Written by InsiderAsia
Sunday, 18 April 2010 15:30
GLOBAL stock markets stayed on a relatively firm footing, despite some profit taking towards the end of the week.
Investors got a shot in the arm at the start of the week on news that European Union governments have agreed to offer debt-laden Greece loans worth up to €30 billion (RM129.3 billion) at lower than the country's prevailing borrowing cost in the capital market. The International Monetary Fund will chip in an additional €15 billion.
Details of the agreement, compared to the earlier mere pledges of support, calmed growing jitters over a potential Greek debt default. Having said that, yields on the benchmark Greek bonds remained high even as the government sought for a meeting to discuss details and possible disbursement of the aid package.
The Dow Jones Industrial Average's move to close well above the psychologically important 11,000 points level further assured investors that the year-long rally still has legs. The broader-based Standard & Poor 500 index closed above 1,200 points for the first time in over a year and a half.
The upbeat sentiment on Wall Street was supported by stronger-than-expected earnings results and outlook offered by the early batch of reporting companies, including bellwether companies Intel Corp and JPMorgan Chase.
Asian stock markets, on the other hand, traded on a slightly more cautious tone. On the positive note, expectations for growth remained strong. Exports from the region, so far this year, have been growing in very strong double digits.
Last week, Singapore reported sharply higher-than-expected gross domestic product (GDP) growth for 1Q10. The island state's economy soared an annualised 32.1% from the immediate preceding quarter, the fastest pace on record dating back to 1975. Accordingly, the government revised upwards its growth forecast for the year to 7%-9%.

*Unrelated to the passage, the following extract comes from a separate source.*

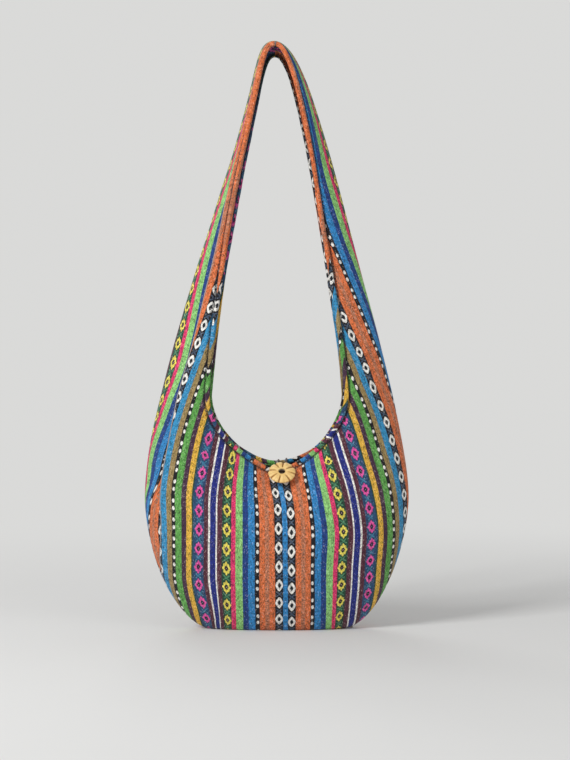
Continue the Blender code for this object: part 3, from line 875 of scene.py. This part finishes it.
class Value:
    """A number in a material's nodes, so that a pattern can be written as a sum."""

    def __init__(self, tree, socket):
        self.tree, self.socket = tree, socket

    def math(self, operation, *others):
        node = new_node(self.tree, "Math", dict(enumerate((self, *others))))
        node.operation = operation
        return Value(self.tree, node.outputs[0])

    __add__ = partialmethod(math, "ADD")
    __sub__ = partialmethod(math, "SUBTRACT")
    __mul__ = partialmethod(math, "MULTIPLY")
    __truediv__ = partialmethod(math, "DIVIDE")
    __abs__ = partialmethod(math, "ABSOLUTE")
    power = partialmethod(math, "POWER")
    below = partialmethod(math, "LESS_THAN")
    above = partialmethod(math, "GREATER_THAN")

    def wrapped(self, period):
        """This number within one period, from 0, for negative numbers too."""
        return self.math("WRAP", period, 0.0)

    def stepped(self, size):
        """This number in whole threads."""
        return (self / size).math("FLOOR") * size + 0.5 * size

    def wave(self, length):
        return (self * (2 * pi / length)).math("SINE")

    def peak(self, place, half_width):
        """1 at this place, falling to 0 this far from it."""
        off = abs(self - place) / half_width
        return (off * -1 + 1.0).math("MAXIMUM", 0.0)

    def capped(self):
        return self.math("MINIMUM", 1.0)


def linear(red, green, blue):
    """A colour given as it looks on a screen, 0 to 255."""
    found = []
    for part in (red, green, blue):
        c = part / 255
        found.append(c / 12.92 if c <= 0.04045 else ((c + 0.055) / 1.055) ** 2.4)
    return (*found, 1.0)


BLACK = linear(26, 26, 30)
WHITE = linear(232, 230, 224)
ORANGE = linear(222, 112, 58)
GREY_TAN = linear(150, 124, 106)
BLUE = linear(50, 130, 190)
NAVY = linear(36, 66, 130)
LIGHT_GREEN = linear(138, 196, 116)
PINK = linear(218, 56, 108)
DARK_GREEN = linear(38, 74, 58)
YELLOW_GREEN = linear(228, 212, 92)
MAROON = linear(88, 46, 60)
ROYAL = linear(36, 46, 126)
SLATE = linear(44, 76, 112)
PINK_RING = linear(222, 84, 160)
YELLOW = linear(218, 172, 66)
PLUM = linear(70, 46, 66)
GREEN = linear(92, 158, 76)
TAN = linear(150, 128, 82)
TEAL = linear(54, 138, 184)
BOTTLE = linear(74, 132, 96)
VIOLET = linear(120, 92, 150)

# Stripes of the cloth from its centre line outward: width in metres and ground colour
STRIPES = (
    (0.0031, BLUE), (0.0099, BLACK), (0.0070, ORANGE), (0.0056, GREY_TAN), (0.0068, ORANGE),
    (0.0057, BLACK), (0.0082, BLUE), (0.0074, NAVY), (0.0088, LIGHT_GREEN), (0.0059, PINK),
    (0.0124, DARK_GREEN), (0.0062, MAROON), (0.0022, WHITE), (0.0078, ROYAL), (0.0022, WHITE),
    (0.0060, MAROON), (0.0144, SLATE), (0.0020, DARK_GREEN), (0.0072, YELLOW), (0.0064, PLUM),
    (0.0082, GREEN), (0.0055, BLACK), (0.0072, TAN), (0.0085, TEAL),
)
FIRST_WIDTH = STRIPES[0][0]
ALL_WIDTHS = sum(width for width, _ in STRIPES)
REPEAT = ALL_WIDTHS - FIRST_WIDTH

# Motif chains: middle of the stripe, phase, what is added to it right of the bag's middle and
# taken off left of it, half width, half height, and how deep the outline is notched. Then for the
# rings the colours of the ring, of its heart, and of the cross between two rings.
REPEAT_UP = 0.0243
RING_CHAINS = (
    ((0.00815, -0.0025, 0.0025, 0.0050, 0.0081, 0.0), WHITE, BLACK, linear(70, 84, 104)),
    ((0.07460, 0.0035, 0.0008, 0.0054, 0.0082, 0.13), YELLOW_GREEN, linear(168, 138, 130), BOTTLE),
    ((0.11240, 0.0084, -0.0050, 0.0052, 0.0081, 0.13), PINK_RING, VIOLET, linear(62, 118, 150)),
)
DOT_CHAINS = ((0.03525, -0.0020, 0.0020, 0.0018, 0.0027, 0.0), (0.14615, 0.0110, 0.0, 0.0018, 0.0026, 0.0))
LEFT_OUTER_PHASE = 0.0070
DOT_SPREAD = 0.0048
RING_GROUND = linear(30, 36, 42)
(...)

China too recorded its fastest growth since 2007 in the first quarter of the year. The world's third-largest economy grew 11.9% year-on-year
(y-o-y), supporting the notion that Asia is leading this global recovery.
On the other hand, surging growth is raising the threat of inflation. Indeed, although the US Federal Reserve continued to maintain that interest rates would remain low for an extended period of time, governments in the region are already shifting their focus to combating inflationary expectations rather than stimulating growth.
Central banks in Australia, India and Malaysia were among the first in the world to raise interest rates while the People's Bank of China has implemented various tightening measures including raising the reserve requirements for banks twice, so far this year. Singapore's central bank tightened its monetary policy last week in response to the country's strong 1Q10 GDP numbers by revaluing upwards the trading band for the Singapore dollar.
Part of the inflation concern stems from rising commodity prices. Crude oil futures recently rose above US$87 (RM278.40) per barrel, the highest level in about a year and a half. Meanwhile, sharp hikes in prices of iron ore and metallurgical coal is pushing steel prices higher, which will result in higher prices for wide ranging end-consumer goods including automobiles, electrical and electronics as well as the costs for constructing buildings.
On the home front, shares on Bursa Malaysia drifted sideways through the better part of last week. The prevailing sentiment may well persist until there are clearer leads on the global market's next move.
Portfolio review
Having chalked up strong gains over the past few weeks, stocks in our model portfolio succumbed to some profit taking last week amid weaker sentiment in the broader market.
Our basket of 19 stocks fell 2.03%, under-performing the benchmark FBM KLCI's 0.09% decline. Including our large cash reserves (for which no interest is imputed), the total portfolio value declined by 1.73% to RM580,380.
Nevertheless, our model portfolio's total value and returns continue to represent a significant achievement compared with our initial capital of just RM160,000. We started the model portfolio on March 3, 2003. Our total profits are very substantial at RM420,380. Of this amount, RM224,946 has already been realised from earlier sales, and the rest are unrealised.
Since its inception, our model portfolio has registered a hefty return of 262.7% compared with our capital of RM160,000. By comparison, the FBM KLCI was up by 106.1% over the same period, even though it has been less representative of the broader market's performance. Plus, our portfolio holds a significant amount of non-interest yielding cash at all times for prudence's sake.
Last week, 12 of our stocks ended lower while four rose and the remaining three were unchanged (Tanjung Offshore, Notion VTec and Dijaya). DiGi (up 4.9%) and Selangor PROPERTIES [] (up 4.7%) were our top gainers for the week while Faber (down 9%) and HELP International (down 5.2%) succumbed to profit taking following recent gains.
We are leaving our portfolio unchanged, for now.
Note: This report is brought to you by Asia Analytica Sdn Bhd, a licensed investment adviser. Please exercise your own judgment or seek professional advice for your specific investment needs. We are not responsible for your investment decisions. Our shareholders, directors and employees may have positions in any of the stocks mentioned.